Definitely not heavyweight. I wouldn't even take the 11-20 heavyweights over the featherweights. You can really argue any of the seven below heavyweight at number one, but heavy is indisputably the worst of the eight divisions.
I think the best HWs are generally ranked higher than the best Flys. This is the best top 100 p4p list I've ever seen - https://www.boxingforum24.com/threads/the-top-100-pound-for-pound-all-time-greats.459918/ Even limiting HWs to career HWs (I.e. ignoring #1 Langford, #5 Charles, #6 Fitz, etc.), the list of HWs and Flys in order is: 1. Ali 2. Louis 3. Wilde 4. Marciano 5. Canto 6. Holmes 7. Perez 8. Frazier 9. Lewis 10. Foreman 7 x HWs and only 3 x Flys. The number 2 HW at #9 vs the number 2 Fly at #73.
I'd take a lot of issues with that list, even outside of comparing flyweight and heavyweight. For example, I'm pretty sure I had Jimmy Wilde in the top 15 - definitely top 20 - while on this list, he's at 32. Then I'd say there's some pretty key flyweights missing, who should absolutely rank higher than some of those heavyweights IMO. There's no Midget Wolgast, no LaBarba, no Frankie Genaro, no Pancho Villa. To me these guys are absolutely better pound-for-pound than guys like Lewis, Holmes, Frazier and Foreman. A pound-for-pound list also doesn't tell you how deep a division can go. In 100 fighters, only seven were heavyweights and only three were flyweights. That's not much to go off when saying which of these 100+ year old divisions is better. Flyweight is a much deeper division, and just looking at a comparison of Matt's top 21-30 at fly and at heavy shows this IMO. I can't find Matt's top 50 heavyweights, so I'll use my own, but I'll still use his top 50 flyweights because I can't find my one lol https://tss.ib.tv/boxing/featured-b...atest-flyweights-of-all-time-part-three-30-21 #30. Terry Allen #29. Muangchai Kittikasem #28. Percy Jones #27. Santos Laciar #26. Efren Torres #25. Jackie Paterson #24. Roman Gonzalez #23. Yoshio Shirai #22. Tancy Lee #21. Pongsaklek Wonjongkam https://www.boxingforum24.com/threads/my-top-50-hws.655123/ #30. Alexander Povetkin #29. Vitali Klitschko #28. Bob Fitzsimmons #27. Ingo Johansson #26. Sam Langford #25. Tim Witherspoon #24. Ken Norton #23. Chris Byrd #22. Harry Wills #21. Max Baer To me, the flyweight list is much, much deeper IMO. Heavyweight has some really impressive fighters at the top of its list, but really doesn't compare as you go further down IMO.

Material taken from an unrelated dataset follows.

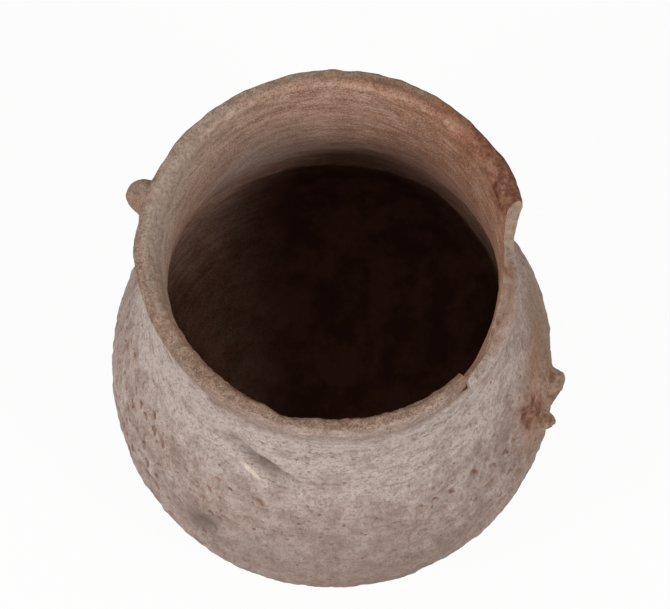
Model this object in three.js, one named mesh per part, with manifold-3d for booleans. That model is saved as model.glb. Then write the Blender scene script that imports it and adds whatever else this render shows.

I have Wilde top 20 too. The list is the best top 100 I've seen, but I don't agree with every placing and I suspect everyone's lists would differ to one degree or another, if they took the trouble of researching and compiling one (I'm only up to the top 30 on way own). I appreciate if you did a top 100 p4p list and/or deeper, you may have Fly's higher than HWs, but McGrain has clearly done huge amounts of research over a lot of years, knows his stuff and many other posters views were at least considered in that 100-page plus thread, so I disagree with your comment "heavy is indisputably the worst of the of the eight divisions". It may be in your opinion, and as someone who also really knows their boxing, you're certainly as entitled to that opinion as anyone, but there are others who also really know their boxing who would dispute it.
Personally I think it's clearly MW. I could name a number of ATG's who began their careers at MW and either stayed there or moved up to LHW and even HW. MW has more depth than any other division.